Seismic stability of cracked rock slopes based on physics-informed neural networks

Cracks have been proven to significantly impact soil slope stability, whereas their mechanisms influencing rock slope stability have not been effectively investigated. Within the upper-bound theorem framework, the non-linear Hoek-Brown yield envelope is divided into multiple segments using a series of tangent lines to establish a three-dimensional (3D) multi-segment failure mechanism and a discontinuity surface is introduced into the first segment to account for the presence of a pre-existing crack at the slope crest. A novel physics-informed neural network (PINN) is then developed to calculate the seismic acceleration induced by seismic waves. The PINN-based framework has the advantage of describing the spatiotemporal characteristics of seismic waves while adhering to the geometrical constraints of slopes. To acquire the space-dependent seismic force-generated work rates, a slice integration strategy is introduced, followed by the derivation of the stability number with seismic action.

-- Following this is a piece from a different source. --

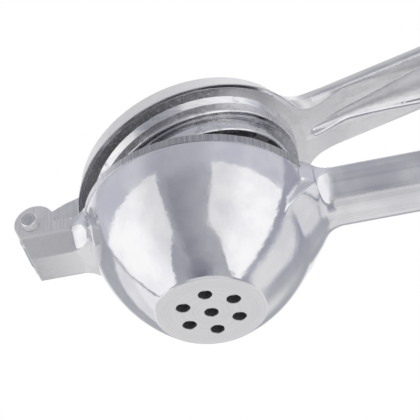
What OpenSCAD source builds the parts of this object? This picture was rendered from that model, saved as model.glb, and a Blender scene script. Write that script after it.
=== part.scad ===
// Hinged lemon squeezer: two cast jaws that turn on one pin.
// Z is the bowl's axis, the origin is the middle of its flat base, and the handles point along +X.
// The upper jaw is drawn shut, flange on rim, and is then turned up about the pin by open_angle.

/* [Bowl] */
// Outer diameter of the bowl at its rim
rim_d = 72.2; // [71:0.2:73]
// Height of the rim above the flat base
rim_h = 35.8; // [35:0.2:37]
// Diameter of the flat base disc
base_d = 31.6; // [30:0.2:33]
// Radius of the bowl's wall, seen in profile
wall_arc_r = 53; // [50:1:58]
// Thickness of the bowl's wall
wall_t = 2.4; // [2:0.1:2.8]
// Thickness of the bowl's floor
floor_t = 3; // [2.4:0.2:4]
// Height of the ground band around the rim
band_h = 2.6; // [2:0.2:3.4]
// How far the ground band stands out from the wall
band_out = 0.25; // [0.1:0.05:0.4]

/* [Juice holes] */
// Diameter of each juice hole
juice_hole_d = 4; // [3:0.2:5]
// Diameter of the ring that the outer holes sit on
juice_ring_d = 17; // [15:0.5:20]
// Number of holes in the ring
juice_ring_count = 6; // [5:1:7]

/* [Hinge] */
// Distance from the bowl's axis to the pin
pin_x = 50.8; // [50.6:0.2:51.6]
// Height of the pin above the rim plane
pin_above_rim = 0.2; // [0:0.1:0.6]
// Diameter of the hinge pin
pin_d = 5; // [4.6:0.2:5.4]
// How far the pin stands out from each ear
pin_proud = 2.9; // [1:0.1:4]
// Radial clearance between the pin and the tongue
pin_clearance = 0.06; // [0.02:0.01:0.1]
// Width of the hinge lug across both ears
lug_w = 21; // [20:0.5:22]
// Width of the tongue between the ears
tongue_w = 11; // [10:0.5:12]
// Gap between the tongue and each ear
ear_gap = 0.35; // [0.3:0.05:0.5]
// Radius of the rounded top of each ear
ear_r = 6.2; // [6:0.1:6.6]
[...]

Determining the critical stability number of cracked rock slopes involves identifying a critical failure mechanism characterized by cracks that most adversely affect slope stability in terms of depth and location. This process is a multivariable optimization scheme supported by the innovative Marine Predators Algorithm (MPA). Results indicate that seismic excitation and the existence of cracks considerably narrow the stress distribution range on the Hoek-Brown strength envelope, leading to a reduction in rock slope stability. The PINN model can provide a more realistic distribution characteristic of seismic loadings within slopes, taking into account the slope geometry, rock properties, and seismic wave characteristics. Considering the powerful transformation capabilities of Fourier analysis, the proposed PINN-based seismic analysis framework demonstrates the potential for incorporating more realistic seismic data into an analytical framework of slope stability analysis.